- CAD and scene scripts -
☆ ☆ ☆ ☆ ☆ ☆ ☆

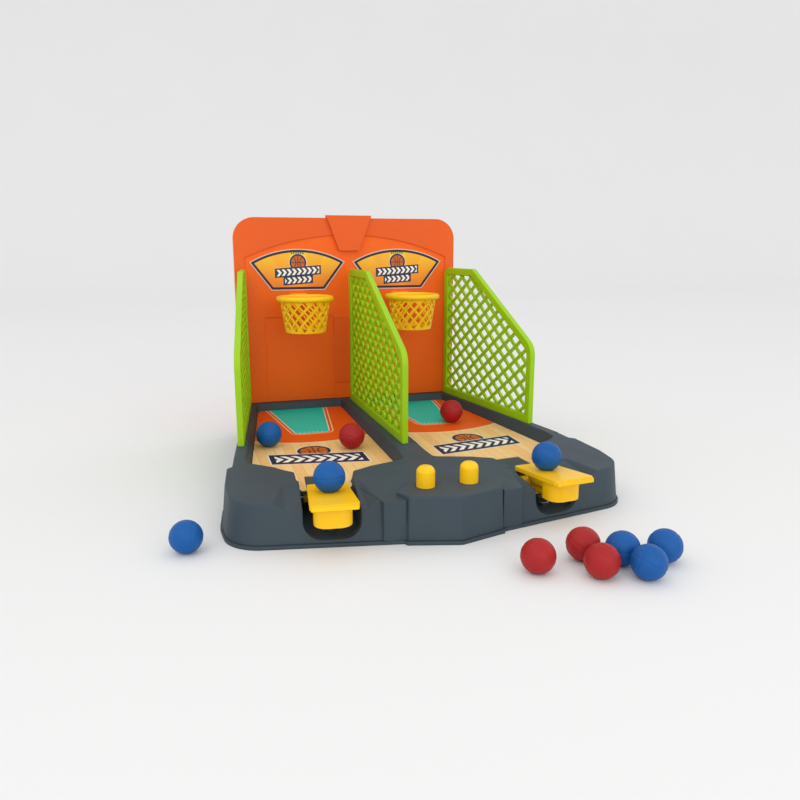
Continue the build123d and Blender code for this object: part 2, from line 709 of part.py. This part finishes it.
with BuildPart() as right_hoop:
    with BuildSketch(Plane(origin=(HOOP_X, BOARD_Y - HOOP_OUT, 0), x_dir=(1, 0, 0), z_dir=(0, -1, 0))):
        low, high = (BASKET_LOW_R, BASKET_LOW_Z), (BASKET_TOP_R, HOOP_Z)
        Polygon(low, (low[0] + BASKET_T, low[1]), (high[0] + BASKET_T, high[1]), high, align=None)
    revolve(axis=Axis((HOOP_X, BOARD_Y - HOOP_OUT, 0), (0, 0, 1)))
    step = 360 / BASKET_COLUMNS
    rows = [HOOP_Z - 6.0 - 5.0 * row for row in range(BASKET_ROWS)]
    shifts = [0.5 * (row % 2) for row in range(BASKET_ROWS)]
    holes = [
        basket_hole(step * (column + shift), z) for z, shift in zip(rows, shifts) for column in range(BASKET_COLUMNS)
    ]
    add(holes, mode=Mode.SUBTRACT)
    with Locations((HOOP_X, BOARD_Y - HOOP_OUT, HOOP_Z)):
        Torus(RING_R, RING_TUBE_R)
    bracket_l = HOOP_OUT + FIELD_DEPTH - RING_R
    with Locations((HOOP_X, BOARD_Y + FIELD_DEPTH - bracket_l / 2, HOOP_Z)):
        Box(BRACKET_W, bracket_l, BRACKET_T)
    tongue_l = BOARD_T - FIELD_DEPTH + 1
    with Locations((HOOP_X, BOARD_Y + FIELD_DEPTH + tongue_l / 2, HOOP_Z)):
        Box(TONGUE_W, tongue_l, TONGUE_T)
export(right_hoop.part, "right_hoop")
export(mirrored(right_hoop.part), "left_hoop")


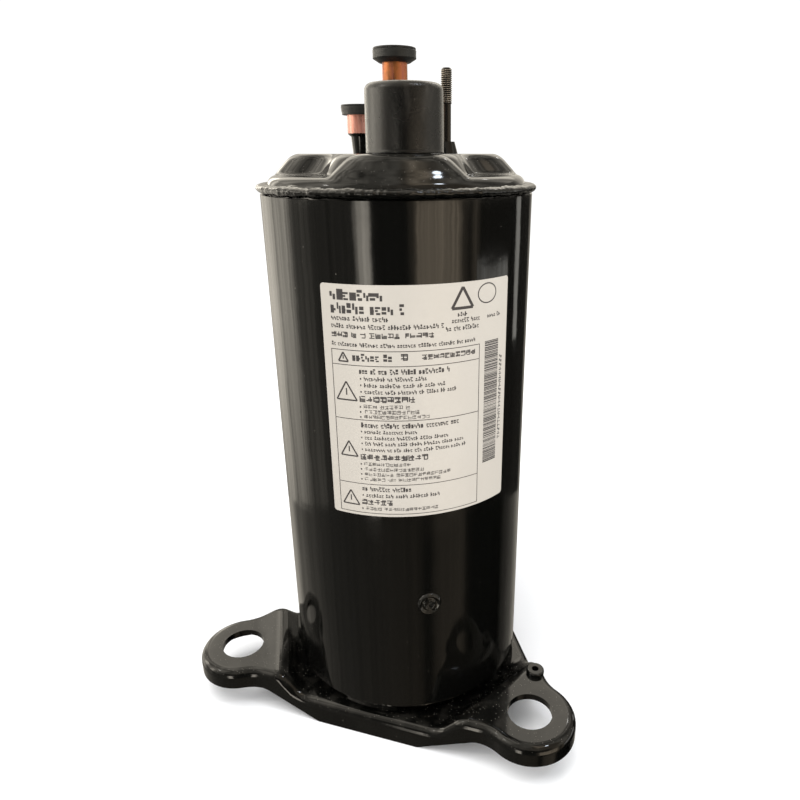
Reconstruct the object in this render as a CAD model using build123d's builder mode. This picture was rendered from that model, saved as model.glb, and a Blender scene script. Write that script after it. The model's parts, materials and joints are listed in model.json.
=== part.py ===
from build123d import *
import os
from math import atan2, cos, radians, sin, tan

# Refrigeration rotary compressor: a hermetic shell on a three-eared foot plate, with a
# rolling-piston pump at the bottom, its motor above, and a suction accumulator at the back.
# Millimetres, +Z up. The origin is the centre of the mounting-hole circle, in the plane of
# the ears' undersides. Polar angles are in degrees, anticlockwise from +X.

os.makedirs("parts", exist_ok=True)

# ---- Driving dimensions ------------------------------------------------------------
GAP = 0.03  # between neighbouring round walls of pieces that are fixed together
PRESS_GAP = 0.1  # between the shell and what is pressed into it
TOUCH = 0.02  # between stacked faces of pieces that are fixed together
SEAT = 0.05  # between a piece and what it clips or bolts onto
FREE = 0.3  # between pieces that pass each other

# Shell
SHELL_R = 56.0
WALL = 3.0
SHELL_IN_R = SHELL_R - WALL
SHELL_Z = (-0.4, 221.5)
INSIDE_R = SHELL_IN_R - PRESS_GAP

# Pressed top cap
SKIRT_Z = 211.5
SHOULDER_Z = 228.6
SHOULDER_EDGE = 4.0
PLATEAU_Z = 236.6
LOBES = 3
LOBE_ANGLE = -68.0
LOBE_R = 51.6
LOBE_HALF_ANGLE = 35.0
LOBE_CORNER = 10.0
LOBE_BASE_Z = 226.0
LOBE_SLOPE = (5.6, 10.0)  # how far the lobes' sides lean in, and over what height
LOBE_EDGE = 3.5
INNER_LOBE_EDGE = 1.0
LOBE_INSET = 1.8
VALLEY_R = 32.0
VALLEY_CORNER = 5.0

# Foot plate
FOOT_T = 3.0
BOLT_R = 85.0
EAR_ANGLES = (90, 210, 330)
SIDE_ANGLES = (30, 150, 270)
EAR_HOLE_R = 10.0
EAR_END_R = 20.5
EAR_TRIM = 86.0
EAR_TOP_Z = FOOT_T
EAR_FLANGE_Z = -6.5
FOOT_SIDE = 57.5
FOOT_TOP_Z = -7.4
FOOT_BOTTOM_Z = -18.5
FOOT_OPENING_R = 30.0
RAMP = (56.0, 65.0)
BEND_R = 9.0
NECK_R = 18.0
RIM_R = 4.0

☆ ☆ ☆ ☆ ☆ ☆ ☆

- Stated problem -
Say how many lines in the entries contain the string "mode", and say nothing else.

- Solved problem -
2